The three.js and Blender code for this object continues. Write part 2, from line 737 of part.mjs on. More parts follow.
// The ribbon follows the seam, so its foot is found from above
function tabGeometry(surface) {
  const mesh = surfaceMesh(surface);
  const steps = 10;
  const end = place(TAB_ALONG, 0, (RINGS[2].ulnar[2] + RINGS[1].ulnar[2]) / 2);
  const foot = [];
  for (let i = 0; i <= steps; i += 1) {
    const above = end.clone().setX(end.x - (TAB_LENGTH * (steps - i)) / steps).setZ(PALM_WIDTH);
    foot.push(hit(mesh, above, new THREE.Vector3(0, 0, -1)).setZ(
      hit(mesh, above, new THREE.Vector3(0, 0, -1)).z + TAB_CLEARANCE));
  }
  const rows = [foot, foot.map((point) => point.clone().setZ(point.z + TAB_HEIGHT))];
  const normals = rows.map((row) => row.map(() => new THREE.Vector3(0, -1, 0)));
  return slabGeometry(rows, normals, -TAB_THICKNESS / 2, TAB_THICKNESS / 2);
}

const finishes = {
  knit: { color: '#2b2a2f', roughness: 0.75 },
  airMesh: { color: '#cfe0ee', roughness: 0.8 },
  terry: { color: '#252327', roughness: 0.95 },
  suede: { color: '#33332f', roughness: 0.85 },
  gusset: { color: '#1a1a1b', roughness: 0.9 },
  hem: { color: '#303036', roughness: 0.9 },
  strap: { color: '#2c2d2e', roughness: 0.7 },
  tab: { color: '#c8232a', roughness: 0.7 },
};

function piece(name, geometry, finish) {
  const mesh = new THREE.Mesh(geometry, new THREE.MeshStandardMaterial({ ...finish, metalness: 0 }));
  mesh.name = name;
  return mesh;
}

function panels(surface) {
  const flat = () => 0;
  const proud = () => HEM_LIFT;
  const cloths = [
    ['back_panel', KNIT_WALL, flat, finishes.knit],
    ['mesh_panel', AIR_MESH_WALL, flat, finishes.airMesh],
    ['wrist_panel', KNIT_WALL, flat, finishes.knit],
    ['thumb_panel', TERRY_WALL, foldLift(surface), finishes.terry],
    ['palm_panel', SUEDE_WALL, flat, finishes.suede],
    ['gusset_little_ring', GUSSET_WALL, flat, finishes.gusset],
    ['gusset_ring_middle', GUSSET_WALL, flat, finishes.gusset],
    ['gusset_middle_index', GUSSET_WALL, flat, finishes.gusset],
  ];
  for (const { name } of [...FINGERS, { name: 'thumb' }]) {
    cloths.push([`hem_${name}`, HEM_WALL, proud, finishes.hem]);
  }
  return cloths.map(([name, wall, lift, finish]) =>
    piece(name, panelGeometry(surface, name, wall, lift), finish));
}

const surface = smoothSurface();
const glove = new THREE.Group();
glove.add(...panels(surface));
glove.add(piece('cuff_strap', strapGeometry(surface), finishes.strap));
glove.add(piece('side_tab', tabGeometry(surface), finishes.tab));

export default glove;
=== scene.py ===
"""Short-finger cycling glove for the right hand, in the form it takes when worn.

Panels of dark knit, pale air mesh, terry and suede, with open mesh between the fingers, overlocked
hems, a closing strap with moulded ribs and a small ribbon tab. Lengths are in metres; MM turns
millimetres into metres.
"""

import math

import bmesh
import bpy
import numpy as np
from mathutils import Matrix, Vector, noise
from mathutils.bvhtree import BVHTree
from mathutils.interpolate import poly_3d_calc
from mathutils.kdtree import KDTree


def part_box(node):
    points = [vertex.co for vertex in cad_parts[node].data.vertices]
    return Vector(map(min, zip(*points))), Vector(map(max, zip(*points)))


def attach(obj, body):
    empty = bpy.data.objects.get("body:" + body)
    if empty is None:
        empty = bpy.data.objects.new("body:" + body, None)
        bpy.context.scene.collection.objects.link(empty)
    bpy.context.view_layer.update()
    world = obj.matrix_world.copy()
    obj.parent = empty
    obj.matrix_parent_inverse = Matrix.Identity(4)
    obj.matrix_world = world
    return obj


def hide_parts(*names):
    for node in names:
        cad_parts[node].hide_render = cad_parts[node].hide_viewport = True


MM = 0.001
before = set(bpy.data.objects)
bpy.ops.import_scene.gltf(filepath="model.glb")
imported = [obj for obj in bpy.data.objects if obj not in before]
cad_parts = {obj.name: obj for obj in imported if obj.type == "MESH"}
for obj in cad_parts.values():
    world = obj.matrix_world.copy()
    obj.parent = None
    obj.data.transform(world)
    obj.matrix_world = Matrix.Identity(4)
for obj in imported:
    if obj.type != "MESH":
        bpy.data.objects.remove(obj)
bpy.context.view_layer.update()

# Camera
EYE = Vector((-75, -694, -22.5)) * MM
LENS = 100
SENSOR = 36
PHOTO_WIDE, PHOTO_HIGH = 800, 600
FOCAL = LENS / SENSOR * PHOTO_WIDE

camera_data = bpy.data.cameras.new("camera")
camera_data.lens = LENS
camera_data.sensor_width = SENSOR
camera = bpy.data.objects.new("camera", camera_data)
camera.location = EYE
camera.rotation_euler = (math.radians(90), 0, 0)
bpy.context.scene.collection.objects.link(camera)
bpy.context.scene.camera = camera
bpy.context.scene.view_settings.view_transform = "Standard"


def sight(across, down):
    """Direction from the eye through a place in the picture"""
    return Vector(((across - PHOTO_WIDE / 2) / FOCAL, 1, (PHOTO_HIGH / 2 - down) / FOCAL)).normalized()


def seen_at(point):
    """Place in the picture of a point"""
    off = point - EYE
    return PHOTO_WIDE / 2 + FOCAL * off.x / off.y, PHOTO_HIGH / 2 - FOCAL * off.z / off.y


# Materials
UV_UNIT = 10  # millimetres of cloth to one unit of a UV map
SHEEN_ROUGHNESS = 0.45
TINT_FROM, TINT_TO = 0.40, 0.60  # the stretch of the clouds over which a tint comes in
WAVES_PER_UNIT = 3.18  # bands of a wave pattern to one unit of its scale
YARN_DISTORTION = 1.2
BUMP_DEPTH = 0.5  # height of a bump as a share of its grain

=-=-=

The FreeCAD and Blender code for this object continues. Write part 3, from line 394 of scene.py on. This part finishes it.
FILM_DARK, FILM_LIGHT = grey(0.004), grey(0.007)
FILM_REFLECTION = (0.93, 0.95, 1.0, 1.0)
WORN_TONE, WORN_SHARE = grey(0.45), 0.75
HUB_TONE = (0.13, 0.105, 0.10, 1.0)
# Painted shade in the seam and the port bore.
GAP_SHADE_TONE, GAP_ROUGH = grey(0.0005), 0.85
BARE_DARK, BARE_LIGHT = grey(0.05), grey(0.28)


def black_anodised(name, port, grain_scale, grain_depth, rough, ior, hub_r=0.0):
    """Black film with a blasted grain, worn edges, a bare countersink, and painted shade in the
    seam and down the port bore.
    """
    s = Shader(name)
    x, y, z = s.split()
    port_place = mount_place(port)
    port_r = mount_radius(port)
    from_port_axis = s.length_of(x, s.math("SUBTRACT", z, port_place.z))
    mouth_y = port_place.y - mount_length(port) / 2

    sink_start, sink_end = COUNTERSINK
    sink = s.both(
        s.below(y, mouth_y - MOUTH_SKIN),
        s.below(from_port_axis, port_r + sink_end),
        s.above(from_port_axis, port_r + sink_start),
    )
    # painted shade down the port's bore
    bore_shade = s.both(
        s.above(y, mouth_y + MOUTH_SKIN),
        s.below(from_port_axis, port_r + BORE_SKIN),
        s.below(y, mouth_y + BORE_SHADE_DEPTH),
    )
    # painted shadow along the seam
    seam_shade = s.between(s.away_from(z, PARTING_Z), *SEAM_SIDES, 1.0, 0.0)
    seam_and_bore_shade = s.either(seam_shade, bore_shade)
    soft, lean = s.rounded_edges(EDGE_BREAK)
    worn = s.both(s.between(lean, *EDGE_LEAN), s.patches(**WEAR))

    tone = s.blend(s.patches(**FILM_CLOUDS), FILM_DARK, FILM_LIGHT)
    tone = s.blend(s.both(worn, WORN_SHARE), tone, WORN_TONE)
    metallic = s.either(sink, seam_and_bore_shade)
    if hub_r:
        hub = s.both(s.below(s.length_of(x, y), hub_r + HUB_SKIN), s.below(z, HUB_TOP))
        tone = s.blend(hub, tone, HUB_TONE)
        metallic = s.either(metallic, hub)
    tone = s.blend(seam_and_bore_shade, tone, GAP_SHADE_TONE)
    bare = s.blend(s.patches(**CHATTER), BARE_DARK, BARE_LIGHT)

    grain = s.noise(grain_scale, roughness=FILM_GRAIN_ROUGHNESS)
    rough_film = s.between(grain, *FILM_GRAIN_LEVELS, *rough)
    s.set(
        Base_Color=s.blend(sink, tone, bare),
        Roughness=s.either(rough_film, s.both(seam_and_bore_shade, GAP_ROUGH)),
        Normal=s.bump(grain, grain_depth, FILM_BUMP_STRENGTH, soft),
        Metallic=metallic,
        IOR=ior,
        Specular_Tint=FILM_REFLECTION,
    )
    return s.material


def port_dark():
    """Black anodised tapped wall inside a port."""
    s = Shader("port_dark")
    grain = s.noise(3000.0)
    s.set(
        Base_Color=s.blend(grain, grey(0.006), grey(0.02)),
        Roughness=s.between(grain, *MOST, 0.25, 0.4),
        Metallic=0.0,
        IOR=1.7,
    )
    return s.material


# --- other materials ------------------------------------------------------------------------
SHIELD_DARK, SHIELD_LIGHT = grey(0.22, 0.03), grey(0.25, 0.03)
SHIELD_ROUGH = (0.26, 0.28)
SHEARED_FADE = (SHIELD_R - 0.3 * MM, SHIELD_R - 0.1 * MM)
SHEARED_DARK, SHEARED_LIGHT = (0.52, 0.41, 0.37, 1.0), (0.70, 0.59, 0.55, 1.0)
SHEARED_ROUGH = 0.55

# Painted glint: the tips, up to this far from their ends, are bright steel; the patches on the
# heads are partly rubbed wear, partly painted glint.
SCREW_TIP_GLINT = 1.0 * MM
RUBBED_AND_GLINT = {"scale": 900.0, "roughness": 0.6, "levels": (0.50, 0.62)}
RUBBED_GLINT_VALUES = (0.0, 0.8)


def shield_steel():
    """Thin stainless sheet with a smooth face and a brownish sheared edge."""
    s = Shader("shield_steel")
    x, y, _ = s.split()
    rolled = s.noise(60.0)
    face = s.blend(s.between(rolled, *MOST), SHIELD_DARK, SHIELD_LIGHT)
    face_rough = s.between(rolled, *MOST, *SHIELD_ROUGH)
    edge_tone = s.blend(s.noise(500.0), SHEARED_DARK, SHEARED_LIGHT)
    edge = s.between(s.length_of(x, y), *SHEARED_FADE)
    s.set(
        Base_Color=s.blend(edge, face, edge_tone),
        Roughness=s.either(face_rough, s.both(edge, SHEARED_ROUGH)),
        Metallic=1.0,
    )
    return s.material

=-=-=

**Problem details:**
Search the entries for the word "context" and copy every line that has it.

**The response:**
        bpy.context.scene.collection.objects.link(empty)
    bpy.context.view_layer.update()
bpy.context.view_layer.update()
bpy.context.scene.collection.objects.link(camera)
bpy.context.scene.camera = camera
bpy.context.scene.view_settings.view_transform = "Standard"